Written task> Set down exactly the lines from the one with "const toy = new THREE.Group();" to the one with "points = [vertex.co", both included, and no line outside that range.

Provided data>
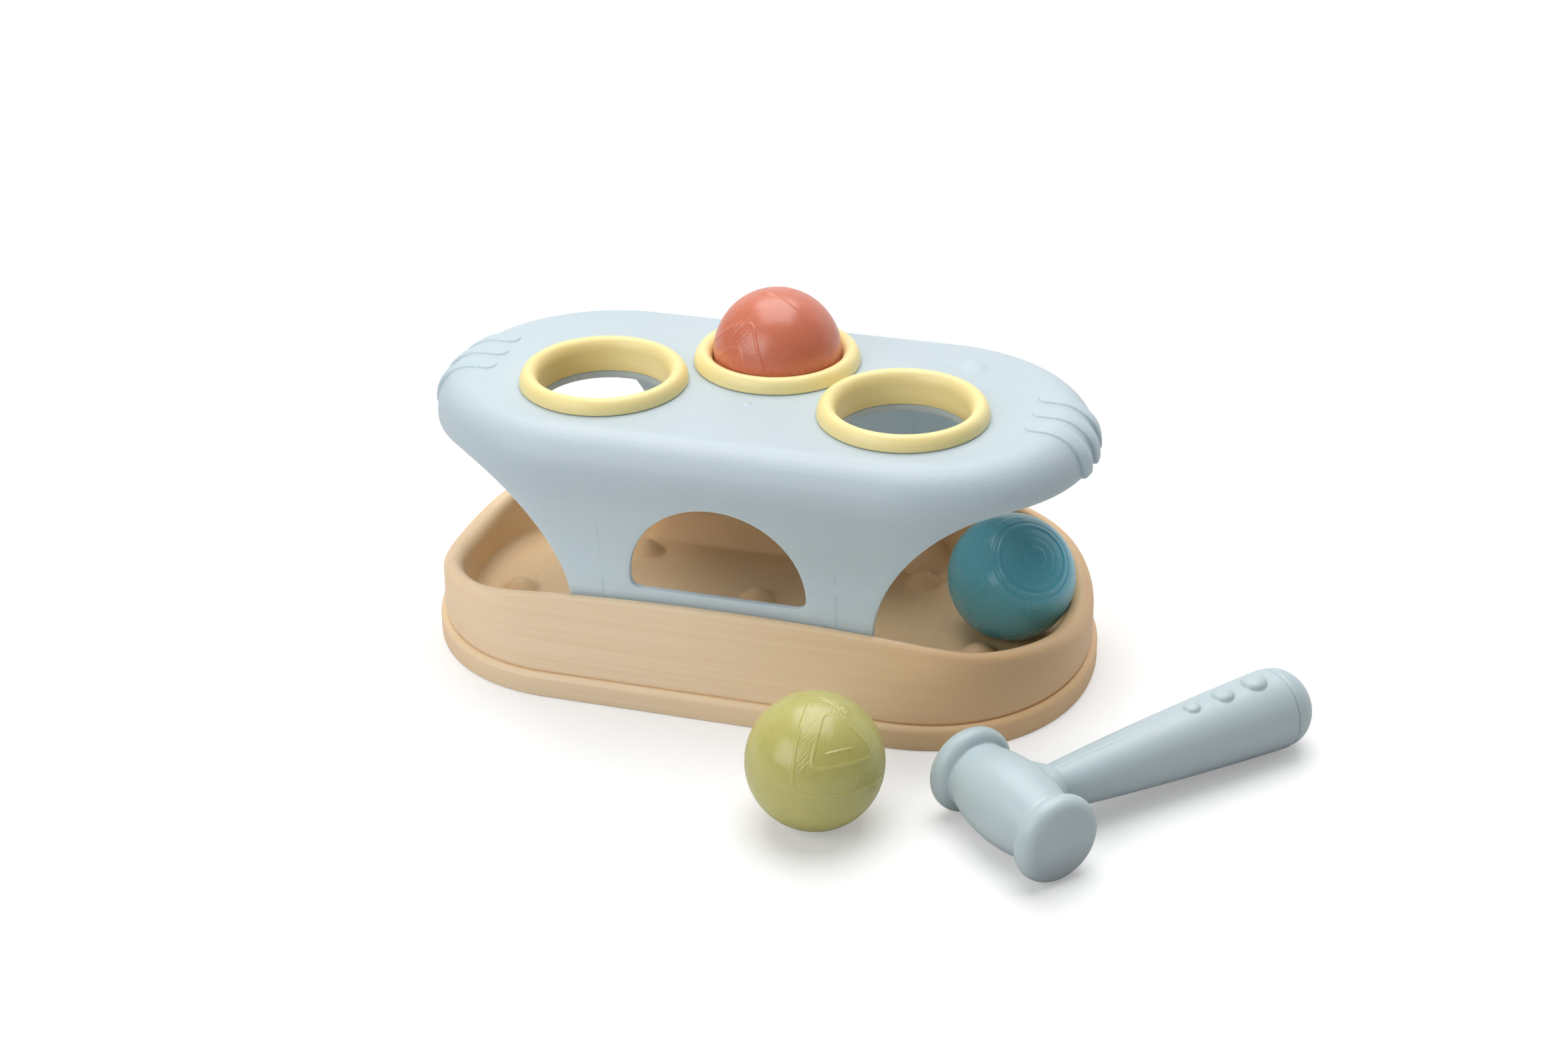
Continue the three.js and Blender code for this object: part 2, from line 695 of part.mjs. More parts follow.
function hammerEndCap() {
  const start = handleStop + slipGap;
  const plug = handleEndRadius - handleWall - slipGap * 2;
  const profile = [
    [0, start - capSpigotLength],
    [plug - slipGap, start - capSpigotLength],
    [plug, start],
    [handleEndRadius - capGroove, start],
    [handleEndRadius - capGroove / 3, start + capGroove],
  ];
  for (let i = 1; i <= arcSteps; i++) {
    const angle = (i / arcSteps) * (Math.PI / 2);
    const radius = (handleEndRadius - capGroove / 3) * Math.cos(angle);
    profile.push([i === arcSteps ? 0 : radius, start + capGroove + (capLength - capGroove) * Math.sin(angle)]);
  }
  return piece("hammer_end_cap", turned(profile, smallSteps).rotate([-90, 0, 0]), hammerBlue());
}

function hammer() {
  const group = new THREE.Group();
  group.add(hammerHead(), hammerHandle(), hammerEndCap());
  // It lies on the rims of its discs and on the thick end of its handle.
  const tilt = Math.asin((headDiscRadius - handleEndRadius) / (handleStop - handleRootRadius));
  group.rotation.set(-tilt, 0, THREE.MathUtils.degToRad(hammerTurn), "ZXY");
  group.position.set(hammerX, hammerY, headDiscRadius + restGap);
  return group;
}

// The whole toy

const bench = new THREE.Group();
bench.add(tray(), benchShell());
for (const place of ringPlaces) bench.add(gripRing(place));
for (const place of screwPlaces) bench.add(screw(place));

const toy = new THREE.Group();
toy.add(bench);
toy.add(
  ball(
    "red_ball",
    ["upper", "lower"],
    0xd2644c,
    [0, ringBack, benchTop + redBallRise],
    new THREE.Vector3(0, 0, 1),
  ),
  ball(
    "teal_ball",
    ["front", "back"],
    0x2f8290,
    [tealBallX, tealBallY, floorTop + ballRadius + restGap],
    new THREE.Vector3(1, -2, 1),
  ),
  ball(
    "green_ball",
    ["front", "back"],
    0xb4b75f,
    [greenBallX, greenBallY, ballRadius + restGap],
    new THREE.Vector3(0, -2, 1),
  ),
);
toy.add(hammer());

export default toy;
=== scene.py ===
# A toddler's pounding bench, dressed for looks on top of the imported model.
# Sizes are in millimetres in the model's own frame; tool turns them into metres.
import math

import bmesh
import bpy
import numpy as np
from mathutils import Matrix, Vector
from mathutils.geometry import delaunay_2d_cdt


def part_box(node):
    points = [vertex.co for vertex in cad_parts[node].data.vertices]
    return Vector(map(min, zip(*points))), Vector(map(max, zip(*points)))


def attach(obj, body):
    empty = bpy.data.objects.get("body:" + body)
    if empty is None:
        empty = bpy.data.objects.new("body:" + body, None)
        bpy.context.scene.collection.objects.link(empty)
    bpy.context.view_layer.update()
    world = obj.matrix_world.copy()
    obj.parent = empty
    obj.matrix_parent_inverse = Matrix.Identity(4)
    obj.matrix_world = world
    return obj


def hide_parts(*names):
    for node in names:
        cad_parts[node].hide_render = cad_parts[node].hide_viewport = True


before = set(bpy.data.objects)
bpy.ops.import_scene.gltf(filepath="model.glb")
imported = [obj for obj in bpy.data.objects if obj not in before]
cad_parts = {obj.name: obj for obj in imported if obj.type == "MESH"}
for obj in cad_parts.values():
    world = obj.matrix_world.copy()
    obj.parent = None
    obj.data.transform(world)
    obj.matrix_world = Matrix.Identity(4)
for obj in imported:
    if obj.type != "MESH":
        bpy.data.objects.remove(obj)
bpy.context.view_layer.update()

mm = 0.001
quarterTurn = math.pi / 2
print("frame loaded:", len(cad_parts), "nodes")


# Shader helpers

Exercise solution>
const toy = new THREE.Group();
toy.add(bench);
toy.add(
  ball(
    "red_ball",
    ["upper", "lower"],
    0xd2644c,
    [0, ringBack, benchTop + redBallRise],
    new THREE.Vector3(0, 0, 1),
  ),
  ball(
    "teal_ball",
    ["front", "back"],
    0x2f8290,
    [tealBallX, tealBallY, floorTop + ballRadius + restGap],
    new THREE.Vector3(1, -2, 1),
  ),
  ball(
    "green_ball",
    ["front", "back"],
    0xb4b75f,
    [greenBallX, greenBallY, ballRadius + restGap],
    new THREE.Vector3(0, -2, 1),
  ),
);
toy.add(hammer());

export default toy;
=== scene.py ===
# A toddler's pounding bench, dressed for looks on top of the imported model.
# Sizes are in millimetres in the model's own frame; tool turns them into metres.
import math

import bmesh
import bpy
import numpy as np
from mathutils import Matrix, Vector
from mathutils.geometry import delaunay_2d_cdt


def part_box(node):
    points = [vertex.co for vertex in cad_parts[node].data.vertices]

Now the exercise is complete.